桑子默淡淡问:“你说吧,他……是不是不太好?”
“好友,俗话说,七星子能活,六月子不能活,这是不计其数的先例统计出的法则,但是,小公子……的心脉已成绝相,恐怕他人甚至撑不到孩子六个月。”
桑子默悲伤地闭上眼睛。
“你要做好思想准备,”曹大夫拍拍他的肩膀。
“他还有什么药能吃吗?”桑子默问。
“唉,吃点保胎药吧,”曹大夫已经放弃了对大人的治疗,“他现在更禁不起小产的损伤和精神刺激。哪怕生不下来,先在肚子里呆着,不至于马上损害他的性命。”
“真的不能拖到七个月吗?六个月和七个月有什么差别?”桑子默压低声音悲愤道。
“现在不是六个月的问题!他这个脉象,也就是最多熬两三个月,那时他肚子孩子才四五个月,你说呢……就算剖腹取子,也就是块肉,”

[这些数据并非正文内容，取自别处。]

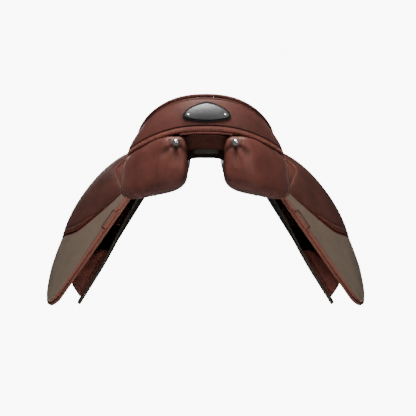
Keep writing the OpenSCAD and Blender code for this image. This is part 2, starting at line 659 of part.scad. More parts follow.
module calf_block(s) color(leather) side(s)
    cut_leather(sweat_f, calf_sides, 8, 8, calf_n, calf_n + 3, calf_block_h - 3, 3);

module girth_keeper(s) color(leather) side(s) on_sweat()
    translate([112, -40, sweat_t / 2 + lay]) rotate([90, 0, 0]) translate([0, 0, -12])
        linear_extrude(12) difference() {
            square([34, 7]);
            translate([2, 1.8]) square([30, 3.4]);
        }

// Webs and girth straps: the web runs out under the bar's flange, then down the sweat flap
web_n = sweat_t / 2 + 0.4;
web_end = 52;
bar_y = 62;
bar_s = 30;
plate_n = web_n + web_t + 0.6;
bar_n = plate_n + bar_plate_t + bar_gap;
plate_y = bar_y - 8;
arm_len = 12;
plate_len = bar_len + arm_len + 16;
plate_top = -4;
plate_end = bar_s + bar_height + 5;
rail_x = waist_half - tree_inset;
flange_top = min([for (i = [0 : 4]) tree_bottom(rail_x, plate_y + plate_len * i / 4)]) - lay;
flange_t = 3;
flange_in = 54;
web_top = flange_top - flange_t - 0.4;
first_strap = 46;
function slope_cut(n, z) = sw((sweat_top[1] + sweat_nrm[1] * n - z) / sin(sweat_slope), n);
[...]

“现在拿掉也不是,生也不是,到底你让我怎样?”桑子莫道。
曹大夫接口道:“你一点办法都没有。这是大数法则。”
“你能不能不要一口一个法则,我就要他出奇迹,”
“唉,我也希望能有奇迹啊,能和你的孩子定个娃娃亲,”曹大夫拍拍他,说:“多陪陪他,他想吃什就给他做,他现在没有孕反,万一有,马上来找我,我担心孕反会刺激他发病,他经不起发病了,再发病恐怕更加缩短寿命。”
桑子默点点头。
“容华那边我会自己交代的。你不用陪我去,我说说的,你好好陪他,时间不多了。我也要回去陪孩子和产夫了。告辞。”